## INSTRUCTION
Starting at the line that contains "buildFrame();", copy every line down to the line that contains "bpy.context.scene.collection.objects.link(empty)", inclusive, exactly as it stands. Omit all other lines.

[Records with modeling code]
--

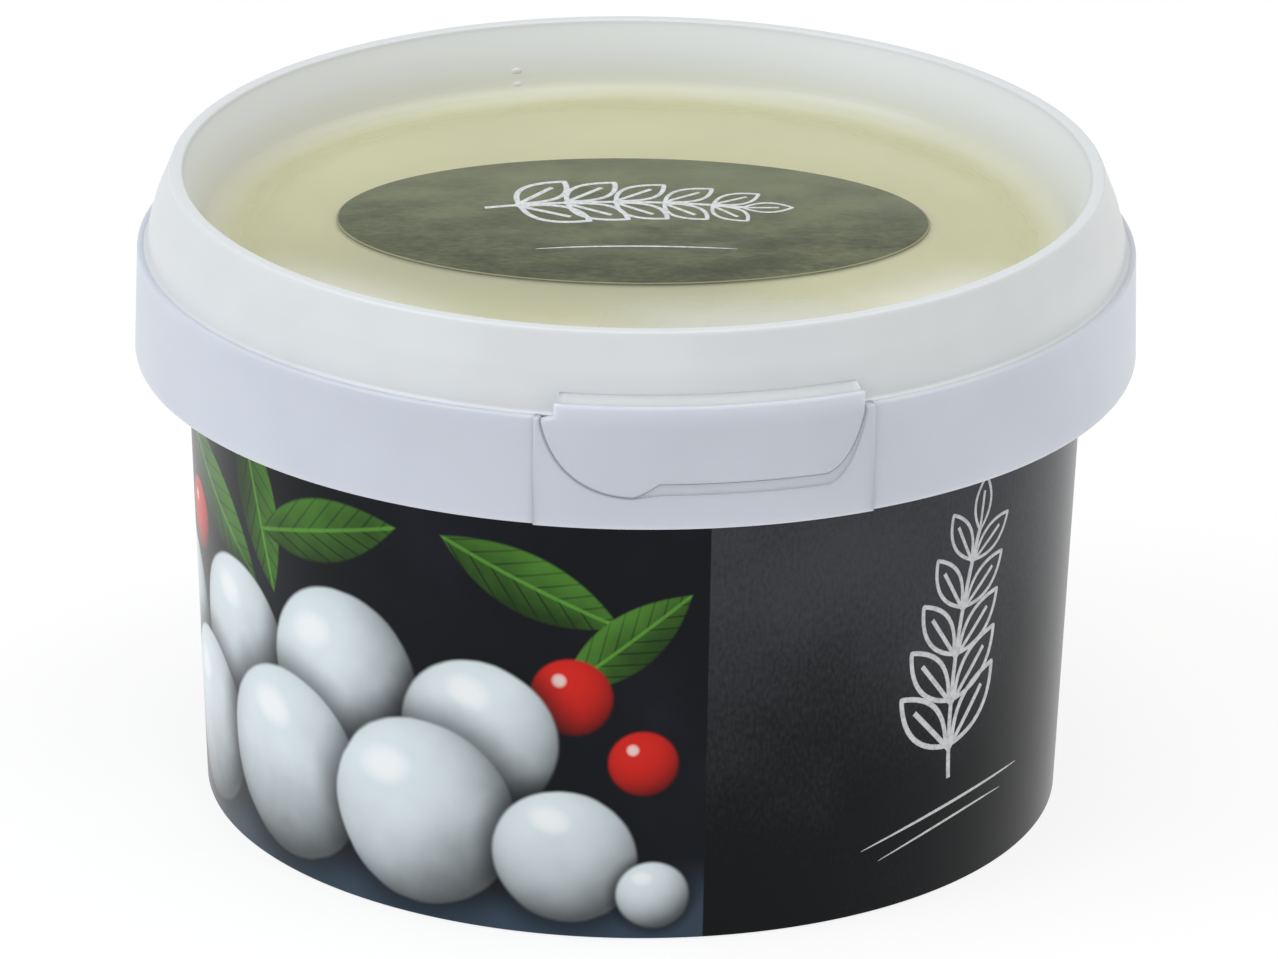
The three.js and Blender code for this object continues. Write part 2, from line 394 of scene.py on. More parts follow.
def rounded(corners, ring=False):
    """Points of a profile through corners (radius, height, round). A round cuts the corner back that far
    along both sides and bridges it with a curve."""
    points = []
    count = len(corners)
    for i, corner in enumerate(corners):
        here = np.array(corner[:2], float)
        cut = corner[2] if len(corner) > 2 else 0
        if not cut or (not ring and i in (0, count - 1)):
            points.append(here)
            continue
        back = np.array(corners[i - 1][:2]) - here
        ahead = np.array(corners[(i + 1) % count][:2]) - here
        back = here + back * cut / np.hypot(*back)
        ahead = here + ahead * cut / np.hypot(*ahead)
        points += curve_points(back, here, ahead)
    return supported(points, ring)


def curve_points(start, bend, end, steps=ROUND_STEPS):
    """Points of a quadratic curve, both ends included."""
    start, bend, end = (np.array(point, float) for point in (start, bend, end))
    shares = np.linspace(0, 1, steps + 1)
    return [(1 - t) ** 2 * start + 2 * t * (1 - t) * bend + t**2 * end for t in shares]


def supported(points, ring):
    """Adds a point near both ends of each long straight stretch, which keeps its shading flat."""
    dense = []
    stretches = len(points) if ring else len(points) - 1
    for i in range(stretches):
        here, ahead = points[i], points[(i + 1) % len(points)]
        span = np.hypot(*(ahead - here))
        dense.append(here)
        if span > 4 * SUPPORT:
            step = (ahead - here) * SUPPORT / span
            dense += [here + step, ahead - step]
    if not ring:
        dense.append(points[-1])
    return np.array(dense)


def placed(name, data):
    """An object in the scene, at the origin, that holds the data."""
    piece = bpy.data.objects.new(name, data)
    bpy.context.scene.collection.objects.link(piece)
    return piece


def shaded(mesh, smooth=True):
    """Shades every face of a mesh smooth or flat."""
    mesh.polygons.foreach_set("use_smooth", [smooth] * len(mesh.polygons))
    return mesh


def baked(piece):
    """The plain mesh that a curve or a modifier gives. The piece that carried it is removed."""
    bpy.context.view_layer.update()
    mesh = bpy.data.meshes.new_from_object(piece.evaluated_get(bpy.context.evaluated_depsgraph_get()))
    bpy.data.objects.remove(piece)
    return mesh


def mesh_piece(name, verts, faces):
    """A smooth-shaded mesh object at the origin."""
    mesh = bpy.data.meshes.new(name)
    mesh.from_pydata([tuple(map(float, v)) for v in verts], [], faces)
    shaded(mesh).update()
    return placed(name, mesh)


def tube_faces(rows, sides):
    """Faces of a closed tube of that many rows of points, with a cap at each end."""
    faces = [tuple(reversed(range(sides))), tuple(range((rows - 1) * sides, rows * sides))]
    for i in range(rows - 1):
        for k in range(sides):
            a, b = i * sides + k, i * sides + (k + 1) % sides
            faces.append((a, b, b + sides, a + sides))
    return faces


def around(radius, angle, height):
    """The point at a radius, an angle in degrees from the front, and a height."""
    turn = math.radians(angle)
    return (radius * math.sin(turn), -radius * math.cos(turn), height)


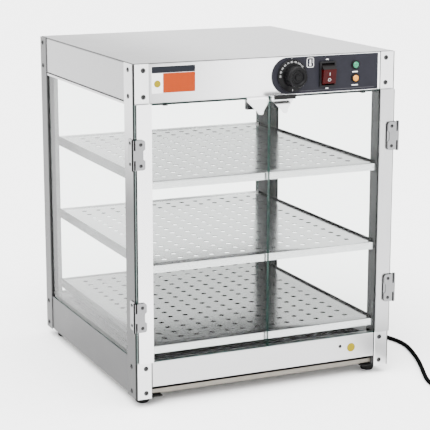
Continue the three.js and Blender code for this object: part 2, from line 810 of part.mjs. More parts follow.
function strainRelief() {
  const inside = -SHEET - CLEARANCE;
  const profile = [
    [0, inside - 2.6],
    [8, inside - 2.6],
    [8, inside],
    [6.2, inside],
    [6.2, CLEARANCE],
    [9, CLEARANCE],
    [9, 2.6],
    [7.2, 4],
    [5.2, 36],
    [0, 36],
  ];
  return lathe(profile, 24).rotateZ(-Math.PI / 2);
}

function cordCoil() {
  const inner = COIL.inner - CORD_RADIUS - CLEARANCE;
  const outer = COIL.outer + CORD_RADIUS + CLEARANCE;
  const low = 0.1;
  const section = [[inner, low], [outer, low], [outer, COIL.top], [inner, COIL.top], [inner, low]];
  return turnedZ(section, 40);
}

// Moulded three-pin plug, lying on its side with its cord end towards -Y
function plug() {
  const neck = lathe([[0, 33], [4.8, 33], [7.6, 58], [0, 58]], 16);
  const body = prismZ(
    [
      [-9, 57],
      [9, 57],
      [14, 66],
      [15, 90],
      [-15, 90],
      [-14, 66],
    ],
    [-11.5, 11.5],
  );
  const blade = (x) => box([x - 0.8, x + 0.8], [89, 107], [-3.2 - 3, 3.2 - 3]);
  const earth = new THREE.CylinderGeometry(2.4, 2.4, 21, 12).translate(0, 99.5, 6);
  return join(neck, body, blade(-6.4), blade(6.4), earth);
}

function buildCord() {
  const plugHeight = 12.3;
  add('strain_relief', strainRelief(), rubber, SKIN, CORD_EXIT.y, CORD_EXIT.z);
  add('cord', tube(CORD_ROUTE, CORD_RADIUS, 8, 36), rubber);
  add('cord_coil', cordCoil(), rubber, COIL.x, COIL.y, 0);
  add('cord_plug', plug(), rubber, COIL.x + COIL.outer, COIL.y, plugHeight);
}

buildFrame();
buildHeader();
buildBase();
buildGlass();
buildShelves();
buildDoors();
buildHinges();
buildCord();
group.position.y = -(PANEL_FRONT - KNOB.face + HALF_DEPTH) / 2;

export default group;
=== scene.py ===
"""The visual model of a countertop heated display case, dressed over its CAD frame."""
import math

import bmesh
import bpy
from mathutils import Matrix, Vector


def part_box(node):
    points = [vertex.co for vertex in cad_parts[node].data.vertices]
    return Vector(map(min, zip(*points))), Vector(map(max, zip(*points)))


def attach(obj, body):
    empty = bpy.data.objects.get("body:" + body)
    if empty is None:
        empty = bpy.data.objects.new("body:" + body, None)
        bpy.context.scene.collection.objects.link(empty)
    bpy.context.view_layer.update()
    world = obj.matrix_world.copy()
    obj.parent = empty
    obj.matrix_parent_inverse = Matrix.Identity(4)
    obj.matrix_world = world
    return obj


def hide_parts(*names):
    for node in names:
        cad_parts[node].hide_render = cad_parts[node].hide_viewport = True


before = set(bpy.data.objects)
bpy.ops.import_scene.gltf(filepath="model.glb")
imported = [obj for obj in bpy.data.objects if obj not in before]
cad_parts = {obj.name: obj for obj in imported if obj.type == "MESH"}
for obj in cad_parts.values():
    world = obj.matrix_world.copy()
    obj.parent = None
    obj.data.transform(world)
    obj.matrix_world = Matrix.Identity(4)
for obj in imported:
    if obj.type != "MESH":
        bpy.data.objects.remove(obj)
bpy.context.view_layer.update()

MM = 0.001

# Places are given in millimetres from the middle of the four posts, and moved to the row frame by case().
MIDDLE_Y = (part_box("post_front_left")[0].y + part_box("post_rear_right")[1].y) / 2
FACE = 250
FASCIA_FACE = 248.5
BASE_FACE = 249.4
FRONT = Vector((0, -1, 0))
SIDES = (("left", -1), ("right", 1))


def case(x, y, z):
    return Vector((x * MM, y * MM + MIDDLE_Y, z * MM))


def case_y(place):
    """A row-frame y in metres as a case y in millimetres."""
    return (place - MIDDLE_Y) / MM


def middle_x(node):
    """A node's middle in x, in millimetres."""
    low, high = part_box(node)
    return (low.x + high.x) / 2 / MM


# Meshes ----------------------------------------------------------------------

def make_object(name, bm, material=None, smooth=None):
    mesh = bpy.data.meshes.new(name)
    bmesh.ops.recalc_face_normals(bm, faces=bm.faces)
    bm.to_mesh(mesh)
    bm.free()
    obj = bpy.data.objects.new(name, mesh)
    bpy.context.scene.collection.objects.link(obj)
    if material:
        mesh.materials.append(material)
    if smooth is not None:
        smooth_below(mesh, smooth)
    return obj


def smooth_below(mesh, degrees):
    mesh.shade_smooth()
    mesh.set_sharp_from_angle(angle=math.radians(degrees))


def arc(u, v, radius, start, end, steps):
    angles = [math.radians(start + (end - start) * i / steps) for i in range(steps + 1)]
    return [(u + radius * math.cos(a), v + radius * math.sin(a)) for a in angles]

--

## WRITTEN SOLUTION
buildFrame();
buildHeader();
buildBase();
buildGlass();
buildShelves();
buildDoors();
buildHinges();
buildCord();
group.position.y = -(PANEL_FRONT - KNOB.face + HALF_DEPTH) / 2;

export default group;
=== scene.py ===
"""The visual model of a countertop heated display case, dressed over its CAD frame."""
import math

import bmesh
import bpy
from mathutils import Matrix, Vector


def part_box(node):
    points = [vertex.co for vertex in cad_parts[node].data.vertices]
    return Vector(map(min, zip(*points))), Vector(map(max, zip(*points)))


def attach(obj, body):
    empty = bpy.data.objects.get("body:" + body)
    if empty is None:
        empty = bpy.data.objects.new("body:" + body, None)
        bpy.context.scene.collection.objects.link(empty)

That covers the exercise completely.